III. ВЕРТИКАЛЬ ЖИЗНИ

ВЕРТИКАЛЬ ЖИЗНИ ФАДДЕЯ ЗЕЛИНСКОГО

Оставить комментарий

Из воспоминаний Софьи Петровны Червинской:

«Итак, настал день отъезда. Провожал нас Фаддей Францевич. Сначала нам сказали, что нас повезут в пассажирском поезде в детском вагоне, чему мы все обрадовались, т. к. ехать надо было сутки, но оказалось, что поезд наш кому-то понадобился и нас посадили в обыкновенный товарный поезд (кажется, его называли тогда «Максим Горький», без каких бы то ни было удобств, даже самых элементарных). Путешествие предстояло суровое и рискованное, но все мы понимали, что всякие хлопоты были бы бесполезны.

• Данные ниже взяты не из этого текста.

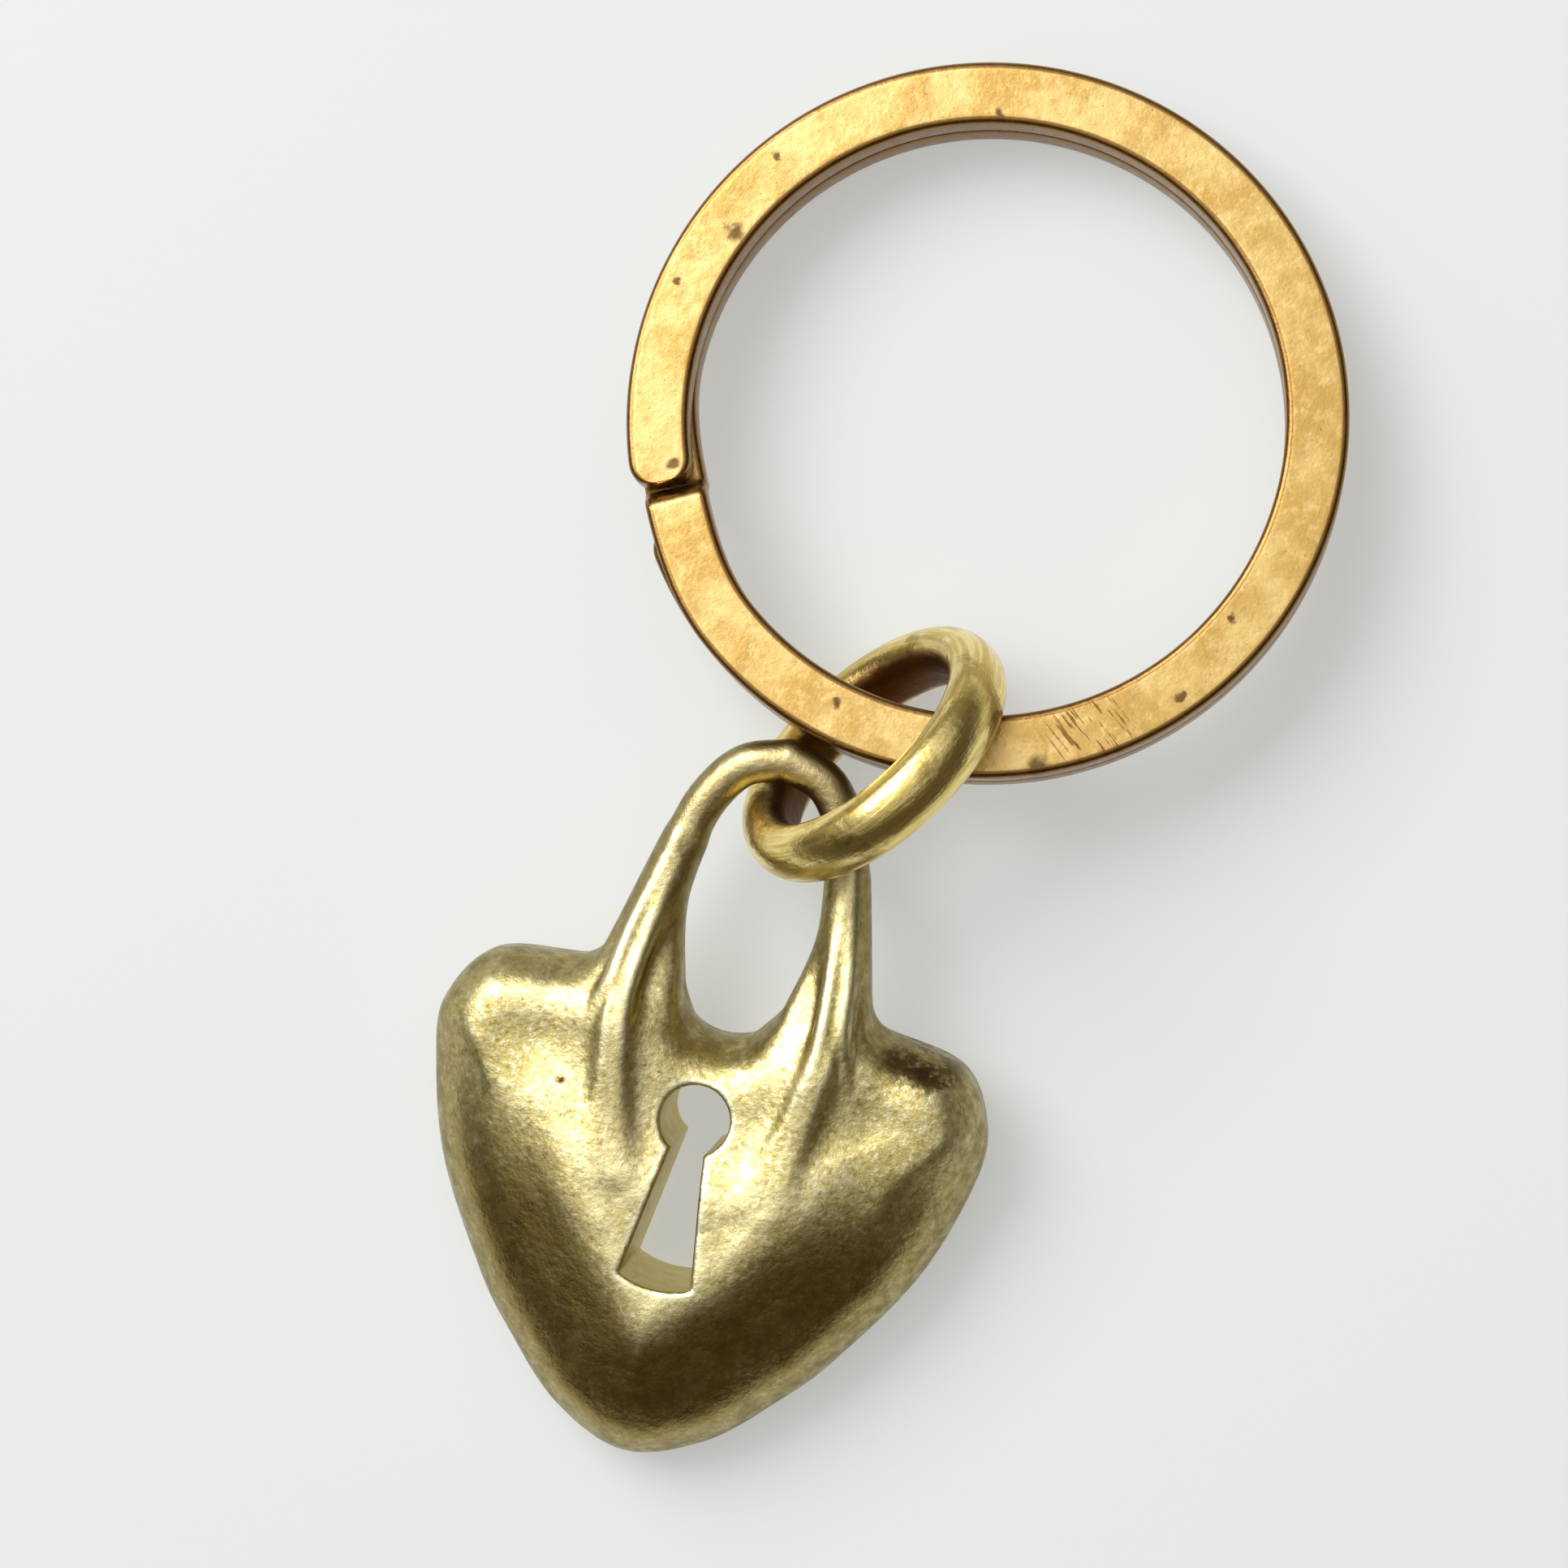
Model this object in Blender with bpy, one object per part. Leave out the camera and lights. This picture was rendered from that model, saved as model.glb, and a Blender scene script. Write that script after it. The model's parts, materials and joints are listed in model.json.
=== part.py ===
"""Heart-padlock key fob: a cast brass heart with a fixed shackle, a jump ring and a flat-wire split ring.

The assembly lies on the plane z = 0. The heart's axis runs along +Y, from its tip to its shackle, and the heart
rests on the edge of its tip, with its shackle a little raised. The origin is at the middle of the box's base.
"""
import math

import bmesh
import bpy
from mathutils import Matrix, Vector

MM = 0.001

# Heart casting, in millimetres in its own frame: x across, y up its axis, z out of its face, back face at z = 0.
HEART_ORIGIN = (-4.088, -15.541)
HEART_RAISE = math.radians(3.1)
TIP_Y = -16.45
BACK_LAND_SCALE = 0.80
RIM_HEIGHT = 2.8
CREST_HEIGHT = 6.4
CREST_SCALE = 0.52
DISH_DEPTH = 0.5
SCALING_CENTRE_Y = -3.5
# Right half of the heart's outline, from the tip up round the lobe to the dip under the shackle.
HALF_OUTLINE = (
    (0.0, TIP_Y),
    (3.5, -15.1),
    (6.35, -12.4),
    (8.3, -10.0),
    (11.1, -5.3),
    (12.5, -0.4),
    (12.25, 2.2),
    (10.7, 4.3),
    (7.4, 4.9),
    (4.6, 5.1),
    (2.4, 4.2),
    (1.3, 3.35),
    (0.0, 3.05),
)
STEPS_PER_SPAN = 4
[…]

«Поезд» наш тронулся, и мне запомнился на всю жизнь этот момент — Фаддей Францевич шел за поездом и горько-горько плакал. Оказалось, что это, действительно, было последнее наше свиданье…"

Таким было прощание с последней любовью, с маленькими дочурками. Затем пришлось навсегда проститься с Россией.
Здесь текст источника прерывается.